4. What was the impact of the pre-credits sequence? The satanic rites of the Knights Templar? The horror, the cruelty, the evil? The film's presupposition that such evil could not rest? How good a basis for a horror film was this sequence?
5. Comment on the effective appearance of the 'blind dead' during the film? The make-up and decor, the music and the slow-motion, the aura of mystery around the 'blind dead', their blindness. their evil, the atmosphere of mould and decay? What overtones of evil did this communicate? How successful as a horror convention?
6. How frightening and ugly was the ending with the 'blind dead' on the train? Realistically? As an ending to a horror film?
7. Were the humans in the film of any importance? How trite were their personalities and their story?

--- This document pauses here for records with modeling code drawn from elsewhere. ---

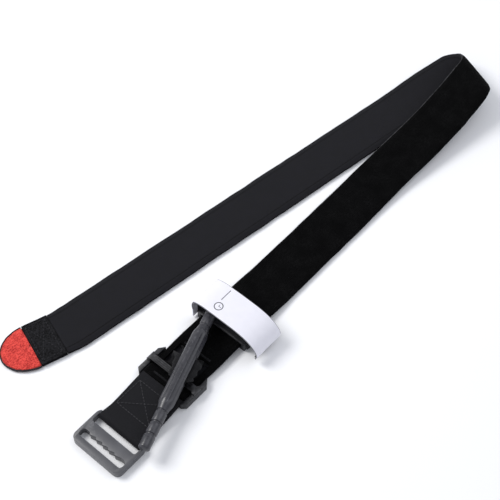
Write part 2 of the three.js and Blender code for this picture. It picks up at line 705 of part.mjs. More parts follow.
const flapUnder = hookTop + gap + timeStrapThickness / 2;
const flapCurve = new THREE.CatmullRomCurve3(
  [
    [anchorMiddle, hingeZ],
    [anchorMiddle + 0.5, hingeZ + 4.5],
    [anchorMiddle - 1.2, flapUnder - 1.6],
    [anchorMiddle - 7.5, flapUnder + 0.7],
    [8, flapUnder + 1.1],
    [-5, flapUnder + 1],
    [-16, flapUnder + 0.5],
    [-24.6, flapUnder - 1.4],
    [-31, flapUnder - 5.4],
    [-34.2, flapUnder - 11],
    [-33.2, flapUnder - 16],
  ].map(([y, z]) => vector(clipX, y, z)),
  false,
  "centripetal",
);
const flapPoints = flapCurve.getPoints(36);
const flapStations = stationsThrough(flapPoints, () => vector(1, 0, 0));
const halfFlap = timeStrapThickness / 2;
const halfTime = timeStrapWidth / 2;
place("time_strap_face", strip(flapStations, halfTime, -halfTime, -halfFlap, halfFlap), whiteStrap);
const backingTop = -halfFlap - gap;
const backingStations = flapStations.slice(-11);
const halfBacking = halfTime - 1;
const backingLow = backingTop - timeBackingThickness;
const backing = strip(backingStations, halfBacking, -halfBacking, backingLow, backingTop);
place("time_strap_backing", backing, hookTape);

// ---- The tip: two patches over the sleeve's end, a rounded red tab and its binding ----
const tipFrame = new THREE.Group();
tipFrame.position.set(tipX, tipY, 0);
tipFrame.rotation.z = Math.PI - radians(tipYaw);
object.add(tipFrame);
const halfPatch = strapWidth / 2 - 1;
const patchBack = -patchLength;
const patchOutline = roundedRectangle(patchBack, -halfPatch, 0, halfPatch, 0.8);
const underTop = 1.3;
const tabLow = underTop + gap;
const topPatchLow = tabLow + 0.7 + gap;
place("tip_patch_under", raised(patchOutline, 0, underTop), hookTape, tipFrame);
place("tip_patch_top", raised(patchOutline, topPatchLow, stackThickness), hookTape, tipFrame);

function tabOutline(grow) {
  const outline = new THREE.Shape();
  const halfTab = tabWidth / 2 + grow;
  outline.moveTo(gap, -halfTab);
  outline.absellipse(gap, 0, tabLength + grow, halfTab, -Math.PI / 2, Math.PI / 2);
  outline.lineTo(gap, halfTab);
  outline.closePath();
  return outline;
}
const tongue = box([patchBack + 4, -tabWidth / 2 + 3, tabLow], [1, tabWidth / 2 - 3, tabLow + 0.7]);
const tabBody = raised(tabOutline(0), 0.7, 0.7 + tabThickness, 10);
place("tip_tab", join(tabBody, tongue), redFelt, tipFrame);
const bindingOuter = raised(tabOutline(gap + bindingWidth), 0.5, 0.9 + tabThickness, 10);
const bindingInner = raised(tabOutline(gap), -1, 2 + tabThickness, 10);
place("tip_binding", cut(bindingOuter, bindingInner), blackThread, tipFrame);
place(
  "tip_stitching",
  boxStitch([patchBack + 2.5, -halfPatch + 2.5], [-2, halfPatch - 2.5], stackThickness + gap),
  blackThread,
  tipFrame,
);

export default object;
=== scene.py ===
# %% [markdown]
# # A windlass tourniquet
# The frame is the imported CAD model: a flat sleeve strap folded back on itself, a buckle, a keeper, a
# windlass rod in a clip, and a white time strap. This notebook gives each piece its looks. Cloth is rebuilt
# as soft sheets along the strap's own path, and moulded pieces are softened copies of their CAD nodes.

# %% Load the frame
import math

import bmesh
import bpy
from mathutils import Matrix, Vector, noise


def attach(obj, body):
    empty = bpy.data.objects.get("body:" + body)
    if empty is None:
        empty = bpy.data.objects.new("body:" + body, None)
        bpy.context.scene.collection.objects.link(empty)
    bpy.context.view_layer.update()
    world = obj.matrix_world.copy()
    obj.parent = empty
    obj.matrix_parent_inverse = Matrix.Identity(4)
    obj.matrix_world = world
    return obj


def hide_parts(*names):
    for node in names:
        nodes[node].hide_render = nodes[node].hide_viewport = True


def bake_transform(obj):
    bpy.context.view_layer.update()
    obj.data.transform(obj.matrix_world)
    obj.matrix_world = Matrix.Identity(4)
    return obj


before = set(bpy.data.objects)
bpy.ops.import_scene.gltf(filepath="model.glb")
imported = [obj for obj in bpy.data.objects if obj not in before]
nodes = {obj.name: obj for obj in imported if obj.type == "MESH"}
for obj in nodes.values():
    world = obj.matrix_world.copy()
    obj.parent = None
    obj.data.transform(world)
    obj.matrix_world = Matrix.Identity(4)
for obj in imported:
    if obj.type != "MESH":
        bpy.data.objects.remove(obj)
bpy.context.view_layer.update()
MM = 0.001
bpy.ops.object.select_all(action="DESELECT")

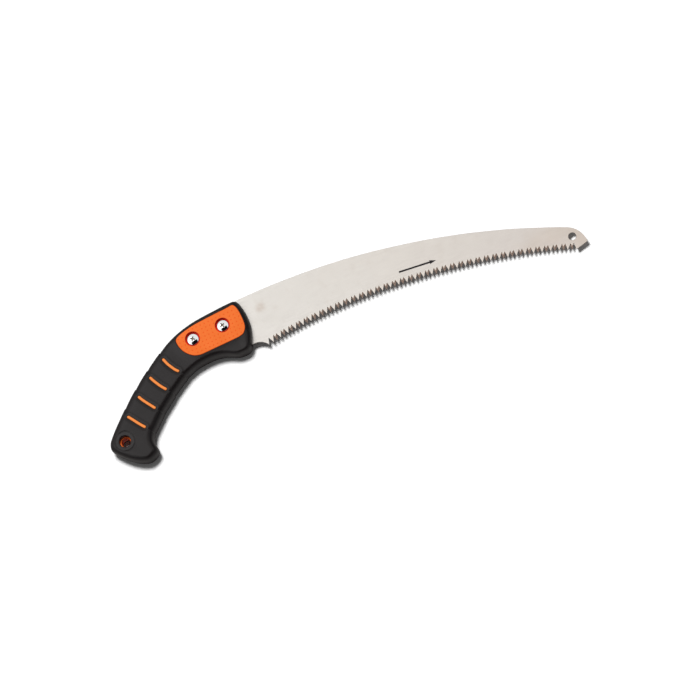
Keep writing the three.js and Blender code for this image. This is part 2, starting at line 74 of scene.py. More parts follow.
# ---------------------------------------------------------------- profile data
HANDLE = np.array([
    22.8, 18.1, 19.0, 12.6, 19.7, 20.4, 18.5, 14.4, 15.1, 20.7, 15.3, 15.0, 7.6, 20.5, 7.9, 15.0,
    -0.5, 20.1, -0.2, 14.7, -8.6, 19.7, -8.2, 14.3, -16.7, 19.2, -16.2, 13.7, -24.8, 18.5, -24.1, 12.9,
    -32.9, 17.3, -31.8, 11.4, -40.8, 15.6, -39.3, 8.8, -48.5, 13.2, -46.2, 5.1, -56.2, 10.2, -52.7, 0.6,
    -63.6, 6.9, -59.0, -4.0, -70.8, 3.1, -65.5, -8.4, -77.8, -1.0, -72.0, -12.6, -84.7, -5.2, -78.7, -16.8,
    -91.4, -9.6, -85.3, -21.1, -98.2, -14.1, -91.8, -25.5, -104.8, -18.9, -98.3, -30.1, -111.4, -23.8, -104.6, -34.8,
    -117.8, -28.8, -110.8, -39.6, -124.1, -34.1, -116.9, -44.7, -130.2, -39.4, -122.8, -49.8, -136.2, -44.9, -128.7, -55.2,
    -142.2, -50.5, -134.6, -60.5, -147.8, -56.2, -139.5, -65.1, -152.1, -61.0, -143.2, -68.3, -154.2, -65.1, -144.7, -70.2,
    -154.7, -69.0, -145.0, -71.5, -153.8, -71.4, -144.6, -72.9, -151.6, -74.8, -143.1, -74.8, -149.1, -77.8, -141.2, -77.1,
    -146.0, -81.3, -138.7, -80.2, -140.5, -86.7, -133.9, -85.1, -133.9, -91.6, -128.3, -89.3, -127.1, -94.9, -124.7, -90.3,
    -122.4, -95.8, -122.5, -91.0, -118.1, -94.8, -121.3, -90.8, -114.2, -93.2, -120.0, -90.9, -111.1, -90.7, -118.5, -90.1,
    -110.4, -88.0, -118.6, -88.2, -111.0, -83.9, -119.0, -85.4, -111.1, -79.0, -118.6, -81.9, -109.8, -74.8, -117.7, -75.5,
    -107.2, -71.0, -114.6, -69.1, -101.9, -65.8, -108.8, -63.0, -95.9, -60.4, -102.6, -57.3, -89.8, -55.2, -96.0, -51.7,
    -83.3, -50.2, -89.3, -46.5, -76.7, -45.5, -82.5, -41.6, -70.2, -40.9, -75.7, -36.9, -63.4, -36.5, -68.5, -32.2,
    -56.4, -32.5, -60.6, -27.8, -49.2, -29.4, -52.3, -24.3, -41.6, -27.1, -43.3, -21.8, -33.8, -25.9, -34.1, -20.6,
    -25.8, -25.5, -24.9, -20.5, -18.1, -26.2, -15.6, -21.9, -10.7, -28.1, -6.9, -24.7, -4.9, -30.7, -0.5, -28.4,
    0.4, -33.4, 4.3, -31.0, 5.0, -34.4, 7.3, -31.3, 9.5, -34.4, 9.4, -30.9, 13.8, -33.8, 10.6, -31.5,
    17.1, -31.5, 12.2, -31.5, 19.5, -27.9, 14.0, -29.5, 21.5, -23.3, 15.7, -25.7, 23.8, -16.1, 18.1, -19.5,
    25.5, -8.5, 19.6, -12.1, 26.1, -0.5, 20.2, -4.6, 25.6, 7.3, 19.9, 2.6, 24.4, 13.5, 19.4, 8.4]).reshape(-1, 4)
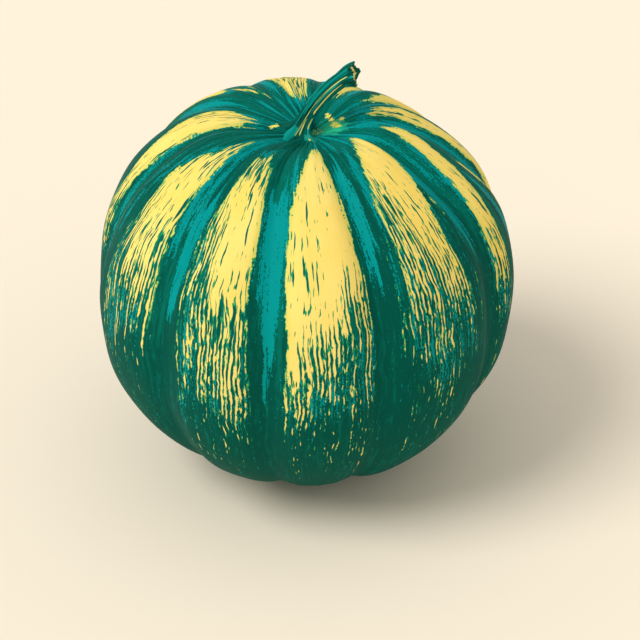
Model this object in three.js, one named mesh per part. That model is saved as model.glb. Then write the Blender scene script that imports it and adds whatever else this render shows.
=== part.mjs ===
// A whole ribbed cantaloupe melon that stands on its blossom end, with the stalk still on it.
// The fruit is one closed skin: a round body, eleven uneven ribs with soft valleys between them,
// a dished crown where the stalk sits, and a small flat spot underneath. The stalk is a ridged stem
// that spreads into roots on the crown, leans over, and ends in a swollen tip with a cut face.
// Millimetres and degrees. +Z is up, -Y is the front, and the origin is the middle of the flat spot.

import * as THREE from "three";

const DEGREE = Math.PI / 180;

// The fruit's driving sizes.
const girthRadius = 80.5; // axis to the top of a rib at the widest height
const crownRise = 80; // widest height to the top of the round body, before the dish
const baseDrop = 76; // widest height to the bottom of the round body, before the flat spot
const footRadius = 16; // the flat spot under the fruit
const dishDepth = 13; // how far the crown sinks round the stalk
const dishRadius = 24;
const dishShift = 4.5; // how far the dish, with the stalk, is carried to the right of the body's crown
const crownLean = 2.5; // how far the body's crown leans to the left of the foot

// The ribs, from the valley just left of the front and on to the right, as widths in degrees.
const ribWidths = [31.5, 43.5, 33, 27, 22, 22.5, 36, 35.5, 35, 42.5, 31.5];
const firstValley = -10;
const valleyDepth = 3.2;
const crownFavour = 0.15; // how much deeper the valleys are near the crown than near the foot
const valleyHalfWidth = 5.5; // degrees from a valley's floor to where its side levels out
const ribRounding = 1.3; // how far a rib falls from its middle to its edge, beside the valley
const backCalm = 0.8; // share of that relief which is missing at the back of the crown
const shoulderSwell = 2.1; // how far the shoulders stand out
const shoulderFavour = 0.9; // how much more they do on the right, and less on the left
const shoulderDown = 62; // degrees down from the crown to the middle of the shoulders
const shoulderSpread = 17; // degrees in which they level out

// The fruit's slow unevenness: each wave has a height, a count round the fruit, a start, and a twist
// between crown and foot, both in radians.
const swells = [
  { height: 0.7, count: 2, start: 0.6, twist: 1.3 },
  { height: 0.45, count: 3, start: 1.9, twist: 4.7 },
  { height: 0.3, count: 7, start: 0.3, twist: -3.8 },
];

// The stalk's driving sizes, in the upright plane that it leans in.
const stalkLean = 12; // degrees that this plane is turned back from the right-hand side
const stalkRoute = new THREE.CubicBezierCurve(
  new THREE.Vector2(-2.4, 0),
  new THREE.Vector2(-2.4, 6.4),
  new THREE.Vector2(6.5, 20.3),
  new THREE.Vector2(17, 22.9),
);
const stalkWaist = 2.6; // radius of the stem below its tip
const footSwell = 0.6; // added to the radius just above the roots
const footSwellReach = 0.45; // share of the route in which that fades
const tipSwell = 1.5; // added to the radius at the cut tip
const tipSwellStart = 0.8; // share of the route at which that begins
const ridgeCount = 5;
const ridgeHeight = 0.13; // share of the radius
const ridgeTwist = 25; // degrees that the ridges turn on their way up
const rootReach = 7.4; // radius of the foot between its roots
const rootLength = 2.6; // how much further the roots reach
const rootBackCalm = 0.6; // share of that length which is missing at the back
const rootSpread = 0.09; // share of the route in which the roots draw in
const rootSharpness = 1.2; // how suddenly they do
const drapeSpread = 0.13; // share of the route in which the stalk follows the dish under it
const cutSlant = 0.25; // how far the cut runs on towards the back, for each millimetre across it
const cutReach = 0.1; // share of the route, at the tip, that is drawn out to that slant
const pithDepth = 0.7; // how far the middle of the cut face sinks
const seatGap = 0.4; // stalk to fruit

// How finely the surfaces are divided.
const stepsAcrossRib = 10;
const rowsDown = 46;
const rowCrowding = 1.2; // over 1, the fruit's rows lie closer near the stalk
const stepsAcrossRidge = 8;
const stalkRows = 30;
const stalkCrowding = 1.5; // over 1, the stalk's rows lie closer near the roots

const footAngle = Math.PI - Math.asin(footRadius / girthRadius);
const girthHeight = -baseDrop * Math.cos(footAngle);

// How far along the rib pattern a turn round the fruit lies: the rib's width, and the
// distance to its nearer valley, both in degrees.
function ribAt(turn) {
  let rest = (((turn - firstValley) % 360) + 360) % 360;
  for (const width of ribWidths) {
    if (rest <= width) return { width, fromValley: Math.min(rest, width - rest) };
    rest -= width;
  }
  return { width: ribWidths[0], fromValley: 0 };
}

// How deep the surface lies under the round body there: a bell-shaped valley, and a rib that
// falls off towards its edges. Both fade to nothing at the crown's middle and at the flat spot, and
// they are slighter at the back of the crown.
function reliefAt(turn, share) {
  const { width, fromValley } = ribAt(turn);
  const upwards = Math.max(Math.cos(footAngle * share), 0);
  const backwards = Math.max(-Math.cos(turn * DEGREE), 0);
  const fade = Math.sin(Math.PI * share) * (1 + crownFavour * Math.cos(Math.PI * share));
  const calm = 1 - backCalm * (backwards * upwards) ** 2;
  const valley = Math.exp(-((fromValley / valleyHalfWidth) ** 2));
  const edge = (1 - (2 * fromValley) / width) ** 2;
  return fade * calm * (valleyDepth * valley + ribRounding * edge);
}

// How far the slow unevenness and the shoulders carry the surface outwards there.
function swellAt(turn, share) {
  let height = 0;
  for (const { height: tall, count, start, twist } of swells) {
    height += tall * Math.sin(count * turn * DEGREE + start + twist * share);
  }
  const pastShoulder = (footAngle * share) / DEGREE - shoulderDown;
  const shoulder = Math.exp(-((pastShoulder / shoulderSpread) ** 2));
  const tall = shoulderSwell + shoulderFavour * Math.sin(turn * DEGREE);
  return height * Math.sin(Math.PI * share) ** 2 + shoulder * tall;
}

// A point of the skin, for a turn in degrees (0 is the front, 90 the right-hand side) and the
// angle down from the crown's middle in radians. Below the foot angle lies the flat spot.
function skinPoint(turn, down) {
  if (down > footAngle) return new THREE.Vector3(0, 0, 0);
  const share = down / footAngle;
  const outward = swellAt(turn, share) - reliefAt(turn, share);
  const rise = down < Math.PI / 2 ? crownRise : baseDrop;
  const radius = (girthRadius + outward) * Math.sin(down);
  const dish = down < Math.PI / 2 ? Math.exp(-((radius / dishRadius) ** 2)) : 0;
  const height = girthHeight + (rise + outward) * Math.cos(down) - dishDepth * dish;
  const shift = dishShift * dish - crownLean * Math.max(Math.cos(down), 0) ** 2;
  return new THREE.Vector3(
    radius * Math.sin(turn * DEGREE) + shift,
    -radius * Math.cos(turn * DEGREE),
    down === footAngle ? 0 : height,
  );
}

// The turn, in degrees, of a step round the fruit: every rib gets the same number of steps.
function turnOfStep(step) {
  const rib = Math.floor(step / stepsAcrossRib) % ribWidths.length;
  let turn = firstValley;
  for (let i = 0; i < rib; i++) turn += ribWidths[i];
  return turn + (ribWidths[rib] * (step % stepsAcrossRib)) / stepsAcrossRib;
}

// The fruit: a sphere whose every corner moves to its place on the skin. Its last row is the flat
// spot's rim, and its last pole is the flat spot's middle.
function makeFruit() {
  const steps = ribWidths.length * stepsAcrossRib;
  const geometry = new THREE.SphereGeometry(1, steps, rowsDown);
  const place = geometry.getAttribute("position");
  const grid = geometry.getAttribute("uv");
  for (let i = 0; i < place.count; i++) {
    const row = Math.round((1 - grid.getY(i)) * rowsDown);
    const step = Math.round(grid.getX(i) * steps) % steps;
    const down = row === rowsDown ? Math.PI : footAngle * (row / (rowsDown - 1)) ** rowCrowding;
    const point = row === 0 ? skinPoint(0, 0) : skinPoint(turnOfStep(step), down);
    place.setXYZ(i, point.x, point.y, point.z);
  }
  geometry.computeVertexNormals();
  return geometry;
}

// The stalk's radius along its route: thick over the roots, slim halfway, swollen at the tip.
function stalkRadius(along) {
  const foot = footSwell * Math.exp(-along / footSwellReach);
  const tip = tipSwell * THREE.MathUtils.smoothstep(along, tipSwellStart, 1);
  return stalkWaist + foot + tip;
}

// The height of the skin over the crown's middle, at a place beside the stalk.
function crownHeight(x, y) {
  const radius = Math.hypot(x, y);
  const turn = Math.atan2(x, -y) / DEGREE;
  return skinPoint(turn, Math.asin(radius / girthRadius)).z - skinPoint(0, 0).z;
}

// A point of the stalk: along runs from 0 at the roots to 1 at the tip, around in radians, and
// out from 0 in the middle to 1 at the bark.
function stalkPoint(along, around, out) {
  const middle = stalkRoute.getPoint(along);
  const heading = stalkRoute.getTangent(along);
  const ridge = Math.cos(ridgeCount * (around + ridgeTwist * DEGREE * along));
  const roots = Math.exp(-((along / rootSpread) ** rootSharpness));
  const length = rootLength * (1 - rootBackCalm * Math.max(Math.sin(around), 0));
  const flare = (rootReach - stalkRadius(0) + length * ridge) * roots;
  const radius = out * (stalkRadius(along) * (1 + ridgeHeight * ridge) + flare);
  const side = radius * Math.cos(around);
  const across = radius * Math.sin(around);
  const slant = cutSlant * across * THREE.MathUtils.smoothstep(along, 1 - cutReach, 1);
  const onward = along === 1 ? slant - pithDepth * (1 - out) : slant;
  const inPlane = middle.x + side * heading.y + onward * heading.x;
  const lean = stalkLean * DEGREE;
  const x = inPlane * Math.cos(lean) - across * Math.sin(lean);
  const y = inPlane * Math.sin(lean) + across * Math.cos(lean);
  const drape = Math.exp(-((along / drapeSpread) ** 2));
  const z = middle.y - side * heading.x + onward * heading.y + drape * crownHeight(x, y);
  return new THREE.Vector3(x, y, z);
}

// The stalk: a cylinder whose every corner moves to its place on the bark or on the end faces.
function makeStalk() {
  const steps = ridgeCount * stepsAcrossRidge;
  const geometry = new THREE.CylinderGeometry(1, 1, 1, steps, stalkRows);
  const place = geometry.getAttribute("position");
  for (let i = 0; i < place.count; i++) {
    const out = Math.round(Math.hypot(place.getX(i), place.getZ(i)));
    const turn = Math.atan2(place.getX(i), place.getZ(i)) / (2 * Math.PI);
    const step = (Math.round(turn * steps) + steps) % steps;
    const row = Math.round((place.getY(i) + 0.5) * stalkRows);
    const point = stalkPoint((row / stalkRows) ** stalkCrowding, (2 * Math.PI * step) / steps, out);
    place.setXYZ(i, point.x, point.y, point.z);
  }
  geometry.computeVertexNormals();
  return geometry;
}

const rindMaterial = new THREE.MeshStandardMaterial({ color: 0xf2d670, roughness: 0.45, metalness: 0 });
const stalkMaterial = new THREE.MeshStandardMaterial({ color: 0x2f8a6c, roughness: 0.7, metalness: 0 });

const fruit = new THREE.Mesh(makeFruit(), rindMaterial);
fruit.name = "fruit";

const stalk = new THREE.Mesh(makeStalk(), stalkMaterial);
stalk.name = "stalk";
stalk.position.copy(skinPoint(0, 0));
stalk.position.z += seatGap;

const melon = new THREE.Group();
melon.add(fruit, stalk);

export default melon;
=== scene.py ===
import math

import bpy
import numpy as np
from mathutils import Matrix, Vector


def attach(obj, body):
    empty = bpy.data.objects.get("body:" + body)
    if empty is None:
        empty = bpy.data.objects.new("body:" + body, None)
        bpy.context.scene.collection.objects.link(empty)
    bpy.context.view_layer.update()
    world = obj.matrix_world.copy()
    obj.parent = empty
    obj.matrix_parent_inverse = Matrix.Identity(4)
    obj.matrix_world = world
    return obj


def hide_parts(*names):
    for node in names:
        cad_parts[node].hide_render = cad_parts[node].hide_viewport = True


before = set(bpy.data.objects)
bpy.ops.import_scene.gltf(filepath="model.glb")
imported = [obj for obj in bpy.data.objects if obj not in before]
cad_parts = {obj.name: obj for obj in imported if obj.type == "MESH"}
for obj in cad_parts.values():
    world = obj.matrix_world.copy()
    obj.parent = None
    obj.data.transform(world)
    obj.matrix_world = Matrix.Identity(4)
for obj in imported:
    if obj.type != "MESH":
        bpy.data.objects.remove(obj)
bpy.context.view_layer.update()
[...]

Was there any value of character in the presentation of the husband, wife, the lesbian flashbacks with her friend, the role of the friend with the husband, the professor and his explanations, Pedro and his smuggling, his vicious cruelty and lust, the fact that several of these people were killed?
8. The vampire overtones of the film - how effective, Virginia's rising again, the murder in the office, etc.?
9. What particular effects were the best? Besides the 'blind dead', the night in the monastery, the vampire overtones etc.? What effect do such horror films have on audiences? Do such films have any human values?